◆ Work to complete: The lines below are to be quoted exactly, from the first through the one that contains "pale floor, the".

─── Dataset extract ───

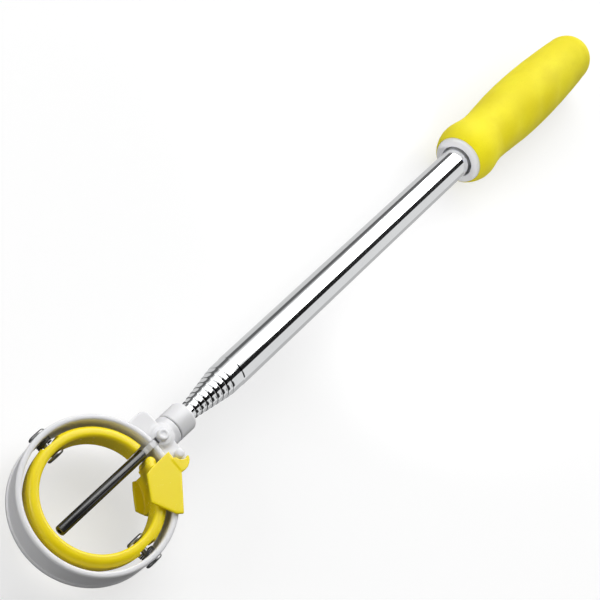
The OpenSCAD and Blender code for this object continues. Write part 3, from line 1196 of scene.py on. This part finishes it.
@dataclass
class Studio:
    """The pale floor, the soft lights, the dark cards that the chrome mirrors, and the camera."""

    layout: Layout
    eye: tuple = (-238.7, -5.6, 515.1)
    aim: tuple = (154.0, 2.7, 0.0)
    roll: float = 45.67
    lens: float = 78.0
    ambient: float = 0.24
    seen: float = 0.93
    mirrored: float = 0.76
    lamps: tuple = (
        Lamp("ceiling", 190.0, (5.6, 3.3), (2.6, 0.9, 2.34), (0.1, 0.1, 0.0)),
        Lamp("side", 42.0, (2.2, 1.5), (-2.2, 2.8, 1.2), (0.0, 0.0, 0.0)),
        Lamp("mouth", 0.068, (0.06, 0.06), (-0.11, -0.10, 0.15), (0.11, -0.01, 0.018), 80.0),
    )
    overhead: tuple = (
        Card("dark_card", (10.2, 1.55), (2.1, -1.30, 2.2), 0.012),
        Card("dark_back", (5.0, 3.3), (-1.95, -1.40, 2.15), 0.0),
        Card("dark_side", (5.3, 2.2), (-1.35, -2.75, 1.1), 0.03, tilt=90.0),
    )
    wall_bands: tuple = (
        (0.0, 0.95, 0.13), (0.95, 1.25, 0.36), (1.25, 1.65, 0.70), (1.65, 2.70, 1.05),
    )
    underfoot: tuple = (
        Card("left_apron", (10.2, 0.24), (2.1, 0.12, 0.0012), 0.66),
        Card("left_floor", (10.2, 2.51), (2.1, 1.495, 0.001), 0.14),
        Card("right_floor", (10.2, 2.7), (2.1, -1.35, 0.001), 0.76),
        # The darker strip along and under the pole's -Y side is a painted shadow of the pole on the
        # floor, seen only in the chrome.
        Card("right_pole_shadow", (0.49, 0.065), (0.105, -0.0325, 0.0015), 0.50),
        Card("front_shade", (0.415, 1.2), (-0.3425, 0.0, 0.0018), 0.04),
    )

    def flat(
        self, name: str, size: Point, middle: Sequence[float], tilt: float = 0.0
    ) -> bpy.types.Object:
        """A flat stage rectangle.

        Args:
            name: its name.
            size: its width and length in metres.
            middle: its centre in metres.
            tilt: its turn about X in degrees.

        Returns:
            The object.
        """
        bm = bmesh.new()
        bmesh.ops.create_grid(bm, x_segments=1, y_segments=1, size=0.5)
        bmesh.ops.scale(bm, verts=bm.verts, vec=(size[0], size[1], 1))
        mesh = bpy.data.meshes.new(name)
        bm.to_mesh(mesh)
        bm.free()
        piece = bpy.data.objects.new(name, mesh)
        piece.location = middle
        piece.rotation_euler = (math.radians(tilt), 0, 0)
        bpy.context.scene.collection.objects.link(piece)
        return piece

    def light(self, lamp: Lamp) -> None:
        """Hangs a lamp.

        Args:
            lamp: what it is and where it goes.
        """
        data = bpy.data.lights.new(lamp.name, "AREA")
        data.shape, data.energy = "RECTANGLE", lamp.power
        data.size, data.size_y = lamp.size
        data.spread = math.radians(lamp.spread)
        light = bpy.data.objects.new(lamp.name, data)
        light.location = lamp.place
        light.visible_glossy = lamp.spread > 90.0
        beam = Vector(lamp.at) - Vector(lamp.place)
        light.rotation_euler = beam.to_track_quat("-Z", "Y").to_euler()
        bpy.context.scene.collection.objects.link(light)

    def floor(self) -> None:
        """The pale floor that is seen, and under it a grey one that throws light back up."""
        net = Net.of_material("pale_floor")
        pale = net.feed(
            Base_Color=net.blend(net.noise(3, 2), (0.44, 0.44, 0.44), (0.46, 0.46, 0.46)),
            Roughness=0.9,
            Specular_IOR_Level=0.0,
            Emission_Color=(1, 1, 1, 1),
            Emission_Strength=0.56,
        )
        floor = self.flat("floor", (60, 60), (0, 0, -0.0003))
        floor.data.materials.append(pale)
        floor.visible_diffuse = floor.visible_shadow = False
        grey = Net.of_material("bounce_floor").feed(Base_Color=(0.30, 0.30, 0.30, 1), Roughness=0.9)
        under = self.flat("bounce", (60, 60), (0, 0, -0.0006))
        under.data.materials.append(grey)
        under.visible_camera = under.visible_glossy = False

    def hang(self, card: Card) -> None:
        """Puts up a card.

        Args:
            card: what it is and where it goes.
        """
        glow = Net.of_material(card.name).feed(
            Base_Color=(0, 0, 0, 1),
            Emission_Color=(card.tone, card.tone, card.tone, 1),
            Emission_Strength=1.0,
            Specular_IOR_Level=0.0,
            Roughness=1.0,
        )
        piece = self.flat(card.name, card.size, card.middle, card.tilt)
        piece.data.materials.append(glow)
        piece.visible_camera = piece.visible_diffuse = piece.visible_shadow = False
        piece.visible_transmission = False

    def walls(self) -> list[Card]:
        """The upright cards beyond +Y, each band brighter than the one below it.

        Returns:
            The cards.
        """
        return [
            Card(f"wall_{k}", (10.2, high - low), (2.1, 2.78, (low + high) / 2), tone, tilt=90.0)
            for k, (low, high, tone) in enumerate(self.wall_bands)
        ]

    def sky(self) -> None:
        """An even studio surround with its own strength for the camera and for mirrors."""
        world = bpy.data.worlds.new("studio")
        bpy.context.scene.world = world
        net = Net(world, "Background")
        camera = net.node("ShaderNodeLightPath", out="Is Camera Ray")
        mirror = net.node("ShaderNodeLightPath", out="Is Glossy Ray")
        extra = camera * (self.seen - self.ambient) + mirror * (self.mirrored - self.ambient)
        net.feed(Strength=self.ambient + extra, Color=(1, 1, 1, 1))

    def camera(self) -> None:
        """The camera."""
        data = bpy.data.cameras.new("camera")
        data.lens, data.sensor_width = self.lens, 36.0
        data.clip_start, data.clip_end = 0.01, 100.0
        cam = bpy.data.objects.new("camera", data)
        eye, aim = self.layout.spot(*self.eye), self.layout.spot(*self.aim)
        cam.location = eye
        look = (aim - eye).to_track_quat("-Z", "Y").to_matrix()
        cam.rotation_euler = (look @ Matrix.Rotation(math.radians(self.roll), 3, "Z")).to_euler()
        bpy.context.scene.collection.objects.link(cam)
        bpy.context.scene.camera = cam

    def build(self) -> None:
        """Sets everything up."""
        bpy.context.scene.view_settings.view_transform = "Standard"
        self.camera()
        self.sky()
        self.floor()
        for lamp in self.lamps:
            self.light(lamp)
        for card in (*self.overhead, *self.walls(), *self.underfoot):
            self.hang(card)


# ---------------------------------------------------------------- the tool


@dataclass
class Retriever:
    """The whole tool."""

    layout: Layout = field(default_factory=Layout)
    finishes: Finishes = field(default_factory=Finishes)
    kept: tuple = (
        ("trigger_axle", "steel_pin"), ("trigger_spring", "steel_pin"),
        ("grip_liner", "nylon"), ("tail_plug", "nylon"),
    )

    def dress_kept(self, nodes: dict) -> None:
        """Gives the carried-over CAD nodes their finishes.

        Args:
            nodes: the CAD nodes by name.
        """
        bushes = tuple((f"bush_{i}", "nylon") for i in range(2, 10))
        for name, slot in self.kept + bushes:
            self.finishes.dress(nodes[name], slot)

    def build(self, nodes: dict) -> None:
        """Builds every sub-assembly in order.

        Args:
            nodes: the CAD nodes by name.
        """
        self.finishes.build()
        shaper = Shaper(self.layout, self.finishes)
        for part in (WhiteHead, YellowRing, Pivots, Trigger, Pole, Handle):
            part(shaper).build()
        self.dress_kept(nodes)


def main() -> None:
    """Loads the frame and builds the tool and its studio."""
    logging.basicConfig(level=logging.INFO, format="%(name)s %(message)s")
    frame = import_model()
    tool = Retriever()
    Studio(tool.layout).build()
    tool.build(frame["nodes"])


if __name__ == "__main__":
    main()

───

◆ Answer to the exercise:
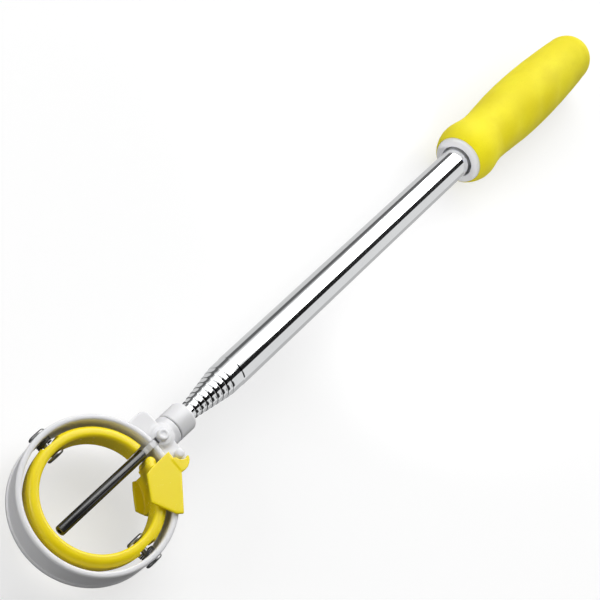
The OpenSCAD and Blender code for this object continues. Write part 3, from line 1196 of scene.py on. This part finishes it.
@dataclass
class Studio:
    """The pale floor, the soft lights, the dark cards that the chrome mirrors, and the camera."""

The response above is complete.